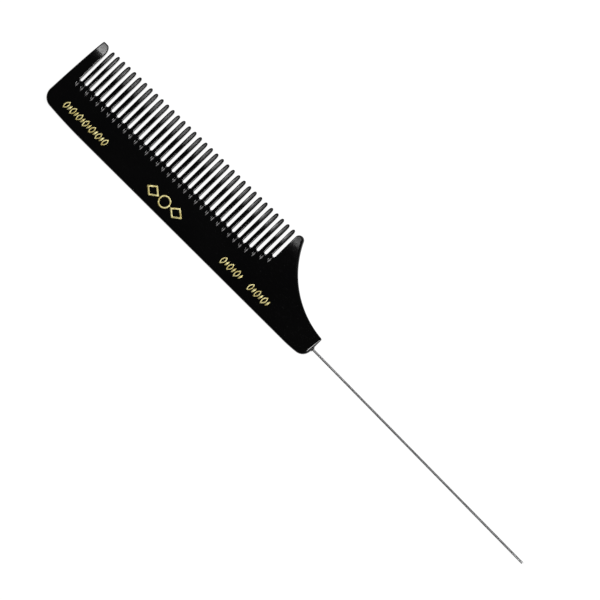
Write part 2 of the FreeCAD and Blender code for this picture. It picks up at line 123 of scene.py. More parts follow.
# start and end of each nick, across and below the root's lowest point, and its half width
NICKS = [((0.1, 0.46), (0.04, 2.8), 0.31), ((-0.66, 1.0), (-0.34, 2.3), 0.13)]

# x at which the teeth's finish sets in and ends, and y over which each ground finish sets in
TEETH_START = (5.4, 6.0)
TEETH_END = (93.4, 92.8)
TEETH_GROUND = (21.6, 24.2)
GUARDS_GROUND = (24.8, 27.2)
# how much of the ground finish reaches the line where an edge starts to round over
LEVEL_AT_RIM = 0.9
# points inside the guards: a column's number of points, then x and y span on the left, then
# y span and shares of the width on the right, which keep this far from the guard's flank,
# and this far from its flank and the neck together
COLUMN_POINTS = 9
LEFT_COLUMN = (3.1, (20.0, 27.2))
RIGHT_COLUMNS = ((20.5, 27.0), (0.2, 0.4, 0.6, 0.8))
COLUMN_INSET = (0.5, 2.0)
# about where the neck's arc is centred: x past the end face, and y
NECK_ABOUT = (2.5, 42.3)

PIN_RADIUS = 0.5
PIN_CANT = math.radians(0.736)
PIN_HEIGHT = 4.87
SHANK_LENGTH = 24.0
SHANK_RADIUS = 0.7
SHANK_CHAMFER = (0.4, 0.2)
SHANK_GROOVES = 4
GROOVE_START = 3
GROOVE_PITCH = 5
GROOVE_DEPTH = 0.12
# half width of a groove at its mouth and at its floor
GROOVE_HALF = (0.4, 0.2)
BORE_RADIUS = 0.82
MOUTH_RADIUS = 0.92
MOUTH_DEPTH = 0.5
BEAD_LENGTH = 0.3
# how far out of the end face the bead is still as wide as the mouth
BEAD_SEAT = 0.05
# length of wire beside the shank's step that shares the step's shading
STEP_RING = 0.02

BED_DEPTH = 0.1
BED_WALL = 0.02
FOIL_THICKNESS = 0.05
FOIL_LINE = 0.6
LEAF_SLANT = 0.9
OPEN_LEAF_WIDTH = 1.7
OPEN_LEAF_LINE = 0.45
SMALL_LEAF_WIDTH = 0.8
SMALL_LEAF_SHARE = 0.7
# x at which each mark starts, its length, its lowest y and its height
LEFT_MARK = (6.53, 20.55, 3.35, 3.22)
CENTRE_MARK = (45.78, 16.49, 2.65, 4.62)
RIGHT_MARK = (80.56, 23.31, 3.35, 3.35)
LEFT_LEAVES = 13
RIGHT_LEAVES = 6
RIGHT_BREAK = 2.2
RING_CLEARANCE = 0.1

FLOOR_REACH = 3000.0
FLOOR_CLEARANCE = 0.2
VIEW_WIDTH = 201.1
VIEW_CENTRE = (-3.05, -1.04)
VIEW_TURN = math.radians(44.814)
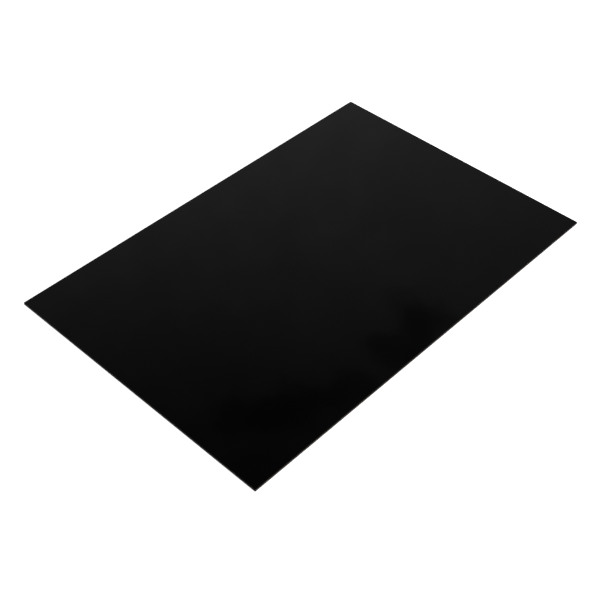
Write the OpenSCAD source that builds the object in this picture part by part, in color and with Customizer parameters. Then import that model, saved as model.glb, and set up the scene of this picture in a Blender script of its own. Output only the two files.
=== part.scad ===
// Adhesive-mounted kick plate: a plain sheet for the foot of a door, with no screw holes.
// The sheet is stuck on with strips of double-sided foam tape, each still under its release liner.
//
// Frame: millimetres. The plate lies on its back with its visible face up (+Z). +X runs along its
// long side, across the door, and +Y runs up the door. The origin is at the middle of the back,
// on the underside of the liners, which is the side that goes to the door.

/* [Plate] */
// Length of the plate, across the door
plate_l = 609.6; // [350:0.1:1200]
// Height of the plate, up the door
plate_h = 406.4; // [250:0.1:1000]
// Thickness of the sheet that the plate is cut from
plate_t = 3.175; // [1.5:0.005:12]
// Radius that sanding leaves at each corner of the outline
corner_r = 0.8; // [0.8:0.1:12]
// Width of the small bevel that takes the sharpness off every edge
arris = 0.3; // [0.1:0.05:0.7]

/* [Foam tape] */
// Width of a strip
tape_w = 25.4; // [12:0.1:38]
// Thickness of a strip, foam and both adhesive coats together
tape_t = 1.1; // [0.4:0.05:3]
// How far the outer strips stay in from the edge of the plate
tape_inset = 6; // [3:0.5:12]
// Gap left where the end of an upright strip meets a strip along the plate
butt_gap = 4; // [4:0.5:10]

/* [Release liners] */
// Thickness of the liner film
liner_t = 0.13; // [0.05:0.01:0.3]
// How far a liner stands out past each long side of its strip
liner_lip = 0.5; // [0.1:0.1:1.5]
// Length of the finger tab that a liner carries past one end of its strip
tab_l = 12; // [8:0.5:20]
// Corner radius of the finger tab
tab_r = 5; // [2:0.5:5.5]

/* [Hidden] */
$fn = 48;

// The liners lie under the foam and the foam under the sheet, face to face.
tape_z = liner_t;
plate_z = tape_z + tape_t;

// The two strips along the plate: both stop short of the right-hand edge by one tab.
rail_x = -plate_l / 2 + tape_inset;
rail_l = plate_l - 2 * tape_inset - tab_l;
rail_y = plate_h / 2 - tape_inset - tape_w / 2;

// The upright strips fill the height between those two, with room for a tab at the top.
post_gap = butt_gap + liner_lip;
post_y = -rail_y + tape_w / 2 + post_gap;
post_l = 2 * rail_y - tape_w - 2 * post_gap - tab_l;

// They are evenly spaced: the outer two line up with the plate's inset, one is in the middle.
post_span = plate_l / 2 - tape_inset - tape_w / 2;
post_pitch = post_span / 2;

plate_colour = [0.04, 0.04, 0.045];
foam_colour = [0.25, 0.25, 0.26];
film_colour = [0.72, 0.14, 0.12];

// Half the cross-section of an edge-bevelled sheet, from its middle line out to one edge.
function eased_half(half_w) = [
    [0, 0],
    [half_w - arris, 0],
    [half_w, arris],
    [half_w, plate_t - arris],
    [half_w - arris, plate_t],
    [0, plate_t]
];

// A bar of sheet along X, bevelled on its two long edges, centred on X and Y.
module eased_bar(bar_l, bar_w)
    rotate([90, 0, 90])
        translate([0, 0, -bar_l / 2])
            linear_extrude(bar_l)
                union() {
                    polygon(eased_half(bar_w / 2));
                    mirror([1, 0]) polygon(eased_half(bar_w / 2));
                }

// One rounded corner of the sheet, as a disc with the same bevel.
module eased_corner()
    rotate_extrude()
        polygon(eased_half(corner_r));

// A strip of foam from its start point along X.
module foam_strip(strip_l)
    translate([0, -tape_w / 2, tape_z])
        cube([strip_l, tape_w, tape_t]);

// The liner of a strip: it covers the foam, and its far end is the rounded finger tab.
module liner_film(strip_l) {
    film_w = tape_w + 2 * liner_lip;
    film_l = strip_l + tab_l;
    linear_extrude(liner_t)
        union() {
            translate([0, -film_w / 2])
                square([film_l - tab_r, film_w]);
            translate([0, tab_r - film_w / 2])
                square([film_l, film_w - 2 * tab_r]);
            for (side = [-1, 1])
                translate([film_l - tab_r, side * (film_w / 2 - tab_r)])
                    circle(tab_r);
        }
}

// Puts a strip along the top (side 1) or the bottom (side -1) of the plate.
module along_rail(side)
    translate([rail_x, side * rail_y, 0])
        children();

// Puts a strip upright at step -2 to 2 across the plate, its tab at the top.
module up_post(step)
    translate([step * post_pitch, post_y, 0])
        rotate([0, 0, 90])
            children();

module face_plate()
    color(plate_colour)
        translate([0, 0, plate_z])
            union() {
                eased_bar(plate_l - 2 * corner_r, plate_h);
                rotate([0, 0, 90])
                    eased_bar(plate_h - 2 * corner_r, plate_l);
                for (sx = [-1, 1], sy = [-1, 1])
                    translate([sx * (plate_l / 2 - corner_r), sy * (plate_h / 2 - corner_r), 0])
                        eased_corner();
            }

module tape_top() color(foam_colour) along_rail(1) foam_strip(rail_l);
module tape_bottom() color(foam_colour) along_rail(-1) foam_strip(rail_l);
module tape_left() color(foam_colour) up_post(-2) foam_strip(post_l);
module tape_mid_left() color(foam_colour) up_post(-1) foam_strip(post_l);
module tape_centre() color(foam_colour) up_post(0) foam_strip(post_l);
module tape_mid_right() color(foam_colour) up_post(1) foam_strip(post_l);
module tape_right() color(foam_colour) up_post(2) foam_strip(post_l);

module liner_top() color(film_colour) along_rail(1) liner_film(rail_l);
module liner_bottom() color(film_colour) along_rail(-1) liner_film(rail_l);
module liner_left() color(film_colour) up_post(-2) liner_film(post_l);
module liner_mid_left() color(film_colour) up_post(-1) liner_film(post_l);
module liner_centre() color(film_colour) up_post(0) liner_film(post_l);
module liner_mid_right() color(film_colour) up_post(1) liner_film(post_l);
module liner_right() color(film_colour) up_post(2) liner_film(post_l);

face_plate();
tape_top();
tape_bottom();
tape_left();
tape_mid_left();
tape_centre();
tape_mid_right();
tape_right();
liner_top();
liner_bottom();
liner_left();
liner_mid_left();
liner_centre();
liner_mid_right();
liner_right();
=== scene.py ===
# %% [markdown]
# # A stick-on kick plate
#
# A kick plate guards the foot of a door against shoes, wheels and trays. This one is the plainest
# kind: a sheet of black plastic with a polished face, cut square, its edges just dulled with
# sandpaper. It has no screw holes. Strips of double-sided foam tape on its back hold it, and each
# strip still wears its release liner, the film that is pulled off on the day it is fitted.
#
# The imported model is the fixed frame: it says where each piece is and how big. Blender adds the
# finish. Every piece made here reads its place from that frame, so nothing has to be fitted.

# %% Load the frame
import math

import bpy
import numpy as np
from mathutils import Matrix, Vector


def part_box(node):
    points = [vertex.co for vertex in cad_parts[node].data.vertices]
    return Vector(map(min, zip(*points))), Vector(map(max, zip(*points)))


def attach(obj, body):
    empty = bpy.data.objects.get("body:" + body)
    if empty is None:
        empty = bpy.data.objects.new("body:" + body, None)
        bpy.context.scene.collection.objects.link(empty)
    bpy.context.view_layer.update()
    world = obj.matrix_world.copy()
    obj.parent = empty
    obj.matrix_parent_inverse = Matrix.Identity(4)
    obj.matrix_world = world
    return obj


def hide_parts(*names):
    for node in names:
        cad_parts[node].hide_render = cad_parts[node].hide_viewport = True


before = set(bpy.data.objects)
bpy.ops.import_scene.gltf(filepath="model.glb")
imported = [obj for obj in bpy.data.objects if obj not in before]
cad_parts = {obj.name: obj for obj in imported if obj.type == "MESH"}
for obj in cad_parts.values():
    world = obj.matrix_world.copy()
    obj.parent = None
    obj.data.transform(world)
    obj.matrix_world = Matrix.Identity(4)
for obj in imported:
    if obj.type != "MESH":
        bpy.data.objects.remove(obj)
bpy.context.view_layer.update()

# %% [markdown]
# ## Sizes
#
# Lengths are in metres. The frame gives each node's box; the few sizes that a box can't tell, such
# as how far an edge is rounded, are named here once. The strips and their liners come in pairs with
# the same ending to their names, so one list of endings serves both.

# %% Read the sizes
mm = 0.001
sheet_low, sheet_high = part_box("face_plate")
half_long, half_short = sheet_high.x, sheet_high.y
sheet_thickness = sheet_high.z - sheet_low.z
corner_radius = 0.8 * mm
arris = 0.3 * mm

rails = ["top", "bottom"]
posts = ["left", "mid_left", "centre", "mid_right", "right"]
sheet_size = [2 * half_long, 2 * half_short, sheet_thickness]
print("sheet, mm:", [round(v / mm, 3) for v in sheet_size])

# %% [markdown]
# ## One way to make a closed skin
#
# Every piece here is a stack of closed rings. The sheet's rings start as a dot in the middle of its
# face, grow to the rim, go down the edge and shrink to a dot on the back. A strip's rings travel
# along its length. Box modelling with bevels could make them too, but rings keep the face count
# where it is wanted: close together where a surface turns, and far apart where it is flat.
#
# The whole skin is one array of points, ring by ring, so its faces are pure counting: each quad
# joins two neighbours on one ring to the same two on the next. A fan of triangles closes each end.

# %% Rings to a mesh
def skin(name, rings, materials, slot_of_ring=None):
    """A closed mesh through rings[ring, step, xyz], with a fan of triangles over each end.

    Seen from outside the first end, the steps of a ring run anticlockwise. Quad (r, s) joins points
    s and s + 1 of ring r to the same two of ring r + 1, counted round the ring.
    """
    count, around, _ = rings.shape
    ends = np.stack([rings[0].mean(axis=0), rings[-1].mean(axis=0)])
    points = np.concatenate([rings.reshape(-1, 3), ends])
    step = np.arange(around)
    after = (step + 1) % around
    base = (np.arange(count - 1) * around)[:, None]
    quads = np.stack([base + step, base + around + step, base + around + after, base + after], axis=-1)
    first = np.stack([np.full(around, count * around), step, after], axis=-1)
    last_ring = (count - 1) * around
    last = np.stack([np.full(around, count * around + 1), last_ring + after, last_ring + step], axis=-1)

    mesh = bpy.data.meshes.new(name)
    mesh.from_pydata(points.tolist(), [], quads.reshape(-1, 4).tolist() + first.tolist() + last.tolist())
    mesh.polygons.foreach_set("use_smooth", np.ones(len(mesh.polygons), bool))
    if slot_of_ring is not None:
        of_quads = np.repeat(slot_of_ring, around)
        of_ends = np.repeat([slot_of_ring[0], slot_of_ring[-1]], around)
        mesh.polygons.foreach_set("material_index", np.concatenate([of_quads, of_ends]).astype(np.int32))
    for material in materials:
        mesh.materials.append(material)
    mesh.update()
    piece = bpy.data.objects.new(name, mesh)
    bpy.context.scene.collection.objects.link(piece)
    return piece


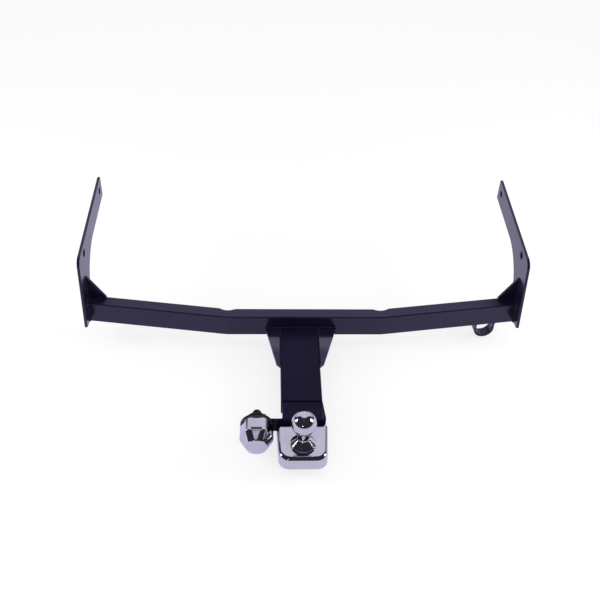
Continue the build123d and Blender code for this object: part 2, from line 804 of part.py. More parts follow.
def write(name, shape):
    """Writes one node, from a solid or from a list of like solids."""
    if isinstance(shape, list):
        shape = Compound(children=shape)
    shape.label = name
    export_step(shape, f"parts/{name}.step")


os.makedirs("parts", exist_ok=True)


write("cross_tube", make_cross_tube())
write("left_arm", make_arm(-1))
write("right_arm", make_arm(1))
write("left_end_gusset", make_end_gusset(-1))
write("right_end_gusset", make_end_gusset(1))
write("neck_sleeve", make_neck_sleeve())
write("neck_box", make_neck_box())
write("left_neck_gusset", make_neck_gusset(-1, left_neck_gusset_width))
write("right_neck_gusset", make_neck_gusset(1, right_neck_gusset_width))
write("socket_bracket", make_bracket())
write("bracket_brace", make_brace())
write("ball_platform", make_platform())
write("platform_cover", make_cover())
write("tow_ball", make_tow_ball())
write("ball_washer", make_ball_washer())
write("ball_lock_washer", make_lock_washer())
write("ball_nut", make_ball_nut())
write("socket_gasket", make_gasket())
write("socket_body", make_socket_body())
write("contact_insert", make_insert())
write("socket_contacts", make_contacts())
write("socket_screws", make_socket_screws())
write("socket_nuts", make_socket_nuts())
write("socket_shell", make_shell())
write("socket_lid", make_lid())
write("lid_liner", make_liner())
write("lid_seal", make_seal())
write("hinge_pin", make_hinge_pin())
write("hinge_spring", make_hinge_spring())
write("cable_boot", make_boot())
write("safety_loop", make_loop())
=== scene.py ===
import bpy
import bmesh
import json
import math
from mathutils import Matrix, Vector


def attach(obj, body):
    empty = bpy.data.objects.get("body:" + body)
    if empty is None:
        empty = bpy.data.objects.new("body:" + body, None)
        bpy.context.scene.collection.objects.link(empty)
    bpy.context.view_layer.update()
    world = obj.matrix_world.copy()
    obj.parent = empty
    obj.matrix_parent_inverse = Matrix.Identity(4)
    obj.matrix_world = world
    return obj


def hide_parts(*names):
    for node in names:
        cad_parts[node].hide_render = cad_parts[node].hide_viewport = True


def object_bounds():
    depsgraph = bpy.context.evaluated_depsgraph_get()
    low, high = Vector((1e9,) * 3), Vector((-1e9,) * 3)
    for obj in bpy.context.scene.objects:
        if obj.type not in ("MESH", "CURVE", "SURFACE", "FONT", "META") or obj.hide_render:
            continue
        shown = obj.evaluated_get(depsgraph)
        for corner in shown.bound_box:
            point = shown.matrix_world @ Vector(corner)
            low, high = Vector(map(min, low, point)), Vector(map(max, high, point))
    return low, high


# Trailer hitch: the ball, its cover, the socket's shell and lid, the boot and the weld seams are modelled
# here. All other pieces stay as the CAD made them and get their finish. Pieces and camera are set in
# millimetres, finishes, lamps and floor in metres. Z is up, and the ball's centre is at 0.

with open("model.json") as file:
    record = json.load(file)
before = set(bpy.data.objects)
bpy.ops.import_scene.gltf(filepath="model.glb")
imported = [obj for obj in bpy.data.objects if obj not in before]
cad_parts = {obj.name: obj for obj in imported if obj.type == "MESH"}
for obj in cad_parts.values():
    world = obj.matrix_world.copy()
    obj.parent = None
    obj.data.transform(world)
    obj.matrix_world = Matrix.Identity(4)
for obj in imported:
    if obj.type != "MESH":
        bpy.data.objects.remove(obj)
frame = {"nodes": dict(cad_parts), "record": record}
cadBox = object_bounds()
nodes = frame["nodes"]
mm = 0.001
near = 1e-6  # metres: corners less apart than this lie in one plane
hair = 0.01  # millimetres: room for rounding beside an edge that is looked for
print("frame loaded:", len(nodes), "nodes")


# Shader maths: a socket that adds its own Math nodes when Python adds or multiplies

class Wire:
    def __init__(self, shade, socket):
        self.shade = shade
        self.socket = socket

    def join(self, operation, other):
        return self.shade.node("ShaderNodeMath", {"operation": operation}, {0: self, 1: other})

    def __add__(self, other):
        return self.join("ADD", other)

    def __mul__(self, other):
        return self.join("MULTIPLY", other)

    __radd__ = __add__
    __rmul__ = __mul__


def opaque(value):
    # a colour written as three shares gets its alpha
    return (*value, 1) if isinstance(value, tuple) and len(value) == 3 else value


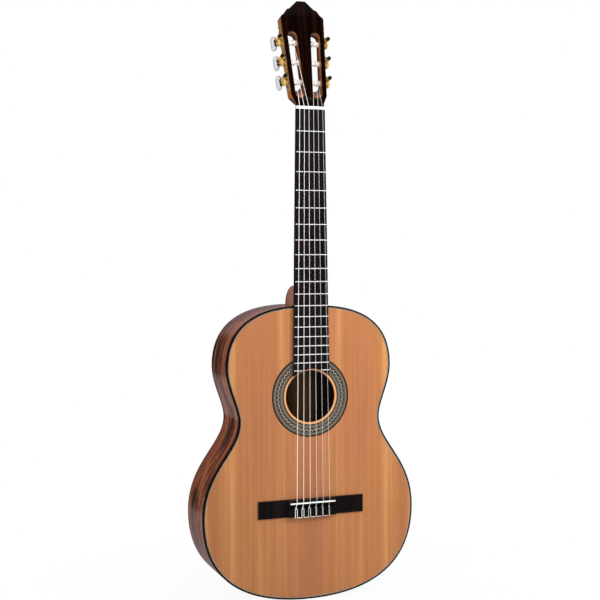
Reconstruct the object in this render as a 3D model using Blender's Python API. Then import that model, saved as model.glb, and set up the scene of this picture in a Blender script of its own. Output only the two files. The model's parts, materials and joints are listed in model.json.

[DIRECTIONS] Each line from the line with "liner_top();" to the line with "zip(*points))), Vector(map(max, zip(*points)))" is to be echoed exactly; both boundary lines are included, and nothing else is to be output.

[FULL OUTPUT]
liner_top();
liner_bottom();
liner_left();
liner_mid_left();
liner_centre();
liner_mid_right();
liner_right();
=== scene.py ===
# %% [markdown]
# # A stick-on kick plate
#
# A kick plate guards the foot of a door against shoes, wheels and trays. This one is the plainest
# kind: a sheet of black plastic with a polished face, cut square, its edges just dulled with
# sandpaper. It has no screw holes. Strips of double-sided foam tape on its back hold it, and each
# strip still wears its release liner, the film that is pulled off on the day it is fitted.
#
# The imported model is the fixed frame: it says where each piece is and how big. Blender adds the
# finish. Every piece made here reads its place from that frame, so nothing has to be fitted.

# %% Load the frame
import math

import bpy
import numpy as np
from mathutils import Matrix, Vector


def part_box(node):
    points = [vertex.co for vertex in cad_parts[node].data.vertices]
    return Vector(map(min, zip(*points))), Vector(map(max, zip(*points)))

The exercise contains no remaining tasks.